# PCD 10/29 - Anyone Else?



## Xtabi (Dec 31, 2007)

I'm doing a PCD on 10/29. Anyone else going to be there?


----------



## BigJay2050 (Jun 14, 2015)

That was my offered date but I had to move it.


----------



## cundvale (Aug 4, 2015)

10/28


----------



## XFIRE (May 27, 2015)

14 october


----------



## MrScuba (Jun 17, 2015)

October 2

On board the Galveston Highway headed to Baltimore, Brunswick and Charleston.


----------



## Xtabi (Dec 31, 2007)

I moved my date to 10/21. Anyone else?


----------



## cundvale (Aug 4, 2015)

Xtabi said:


> I moved my date to 10/21. Anyone else?


Trying to move mine up. Car is due in Charleston on 9/25.


----------



## Xtabi (Dec 31, 2007)

I moved to 10/15. Flight is booked!


----------



## cundvale (Aug 4, 2015)

Xtabi said:


> I moved to 10/15. Flight is booked!


Just got moved to 10/15. See you there!


----------



## merlin3008 (Jul 8, 2015)

Have either of you been in touch with the PCD folks regarding this flooding? Just wondering how much the rain is going to impact logistics at the port. I'm set to arrive on the ground on 10/10 or 10/11. It looks awful down there.


----------



## XFIRE (May 27, 2015)

*Everything is fine at the PCD. Today the sun is shining they tell me*


----------



## merlin3008 (Jul 8, 2015)

XFIRE said:


> *Everything is fine at the PCD. Today the sun is shining they tell me*


More concerned about the port and transportation actually. with 24 inches of rain I can't imagine they're moving cars in and out of Charleston as usual.


----------



## Xtabi (Dec 31, 2007)

cundvale said:


> Just got moved to 10/15. See you there!


Awesome! Where are you coming in from?


----------



## cundvale (Aug 4, 2015)

Xtabi said:


> Awesome! Where are you coming in from?


From Greenville. We live less than 10 miles from the BMW plant.


----------



## cundvale (Aug 4, 2015)

merlin3008 said:


> More concerned about the port and transportation actually. with 24 inches of rain I can't imagine they're moving cars in and out of Charleston as usual.

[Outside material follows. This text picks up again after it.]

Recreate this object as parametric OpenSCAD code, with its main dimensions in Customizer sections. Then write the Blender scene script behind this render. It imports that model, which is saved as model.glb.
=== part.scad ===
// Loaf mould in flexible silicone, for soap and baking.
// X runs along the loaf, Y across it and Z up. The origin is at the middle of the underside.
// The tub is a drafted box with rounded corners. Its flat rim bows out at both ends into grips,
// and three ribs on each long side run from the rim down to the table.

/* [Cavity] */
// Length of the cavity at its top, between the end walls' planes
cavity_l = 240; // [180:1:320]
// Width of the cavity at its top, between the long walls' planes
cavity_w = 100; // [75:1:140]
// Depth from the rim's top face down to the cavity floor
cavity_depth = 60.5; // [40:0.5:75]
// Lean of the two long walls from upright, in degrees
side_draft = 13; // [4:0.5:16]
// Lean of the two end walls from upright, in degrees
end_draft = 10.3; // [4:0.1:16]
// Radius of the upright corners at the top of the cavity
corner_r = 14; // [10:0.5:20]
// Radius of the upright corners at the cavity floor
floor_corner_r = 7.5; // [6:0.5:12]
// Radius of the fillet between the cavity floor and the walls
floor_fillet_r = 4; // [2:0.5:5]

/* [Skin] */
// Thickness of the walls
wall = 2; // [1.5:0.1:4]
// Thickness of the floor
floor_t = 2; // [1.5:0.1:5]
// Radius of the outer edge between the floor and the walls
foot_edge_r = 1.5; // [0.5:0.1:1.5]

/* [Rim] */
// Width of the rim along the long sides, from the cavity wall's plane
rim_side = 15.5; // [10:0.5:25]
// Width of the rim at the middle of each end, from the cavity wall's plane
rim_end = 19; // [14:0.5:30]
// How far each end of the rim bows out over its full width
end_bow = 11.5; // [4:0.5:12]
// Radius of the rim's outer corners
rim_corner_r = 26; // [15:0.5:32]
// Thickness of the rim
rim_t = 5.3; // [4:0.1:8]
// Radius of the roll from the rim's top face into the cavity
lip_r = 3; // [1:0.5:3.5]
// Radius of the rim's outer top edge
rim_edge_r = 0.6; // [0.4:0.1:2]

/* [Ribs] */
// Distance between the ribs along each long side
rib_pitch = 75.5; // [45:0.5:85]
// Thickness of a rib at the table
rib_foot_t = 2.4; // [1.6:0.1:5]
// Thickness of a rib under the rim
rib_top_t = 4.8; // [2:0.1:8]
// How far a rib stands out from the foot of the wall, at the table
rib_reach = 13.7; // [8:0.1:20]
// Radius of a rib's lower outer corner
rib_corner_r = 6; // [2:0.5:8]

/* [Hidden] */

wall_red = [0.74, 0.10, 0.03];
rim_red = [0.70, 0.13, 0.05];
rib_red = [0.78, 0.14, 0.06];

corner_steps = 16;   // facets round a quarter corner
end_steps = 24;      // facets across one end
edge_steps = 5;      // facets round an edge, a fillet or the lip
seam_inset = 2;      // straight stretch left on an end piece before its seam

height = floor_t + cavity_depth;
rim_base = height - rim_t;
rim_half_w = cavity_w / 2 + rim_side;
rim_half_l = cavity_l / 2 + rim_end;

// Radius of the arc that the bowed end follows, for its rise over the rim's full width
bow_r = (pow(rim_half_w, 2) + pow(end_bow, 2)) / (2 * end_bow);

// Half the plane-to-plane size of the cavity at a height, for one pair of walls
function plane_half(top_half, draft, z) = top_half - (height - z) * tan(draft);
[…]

Parts of I95 and I26 are still closed today. I imagine they are having a lot of difficulty moving cars. That said, they notified me yesterday they are moving my PCD up to 10/15. The recording still has my car at the port.


----------



## Xtabi (Dec 31, 2007)

cundvale said:


> From Greenville. We live less than 10 miles from the BMW plant.


We'll have to meet up the morning of delivery. How will I know who you are. We need a secret Bimmer forum handshake.


----------



## cundvale (Aug 4, 2015)

Xtabi said:


> We'll have to meet up the morning of delivery. How will I know who you are. We need a secret Bimmer forum handshake.


Bald head. Clemson hat.


----------



## Xtabi (Dec 31, 2007)

Rgr that. I'd wear my Ohio State gear but that was unwise last time I did that in ACC and SEC country!


----------



## cundvale (Aug 4, 2015)

Xtabi said:


> Rgr that. I'd wear my Ohio State gear but that was unwise last time I did that in ACC and SEC country!


I dunno seems like half of the people in SC moved down from Ohio. I spent three years in exile in Dayton myself.

They do have a saying in the low country, Go Buckeyes; no seriously, go!".

:roundel:


----------



## Xtabi (Dec 31, 2007)

cundvale said:


> I dunno seems like half of the people in SC moved down from Ohio. I spent three years in exile in Dayton myself.
> 
> They do have a saying in the low country, Go Buckeyes; no seriously, go!".
> 
> :roundel:


I vacation every year on HHI. I would bet that place is 75% Ohioians in the summer. There is even a pizza joint opened by a osu grad. It gets packed during game time!

http://mangiamos.mymobisite.us/?mobile-redirector-transfer=true

HHI is like an osu embassy in enemy country lol


----------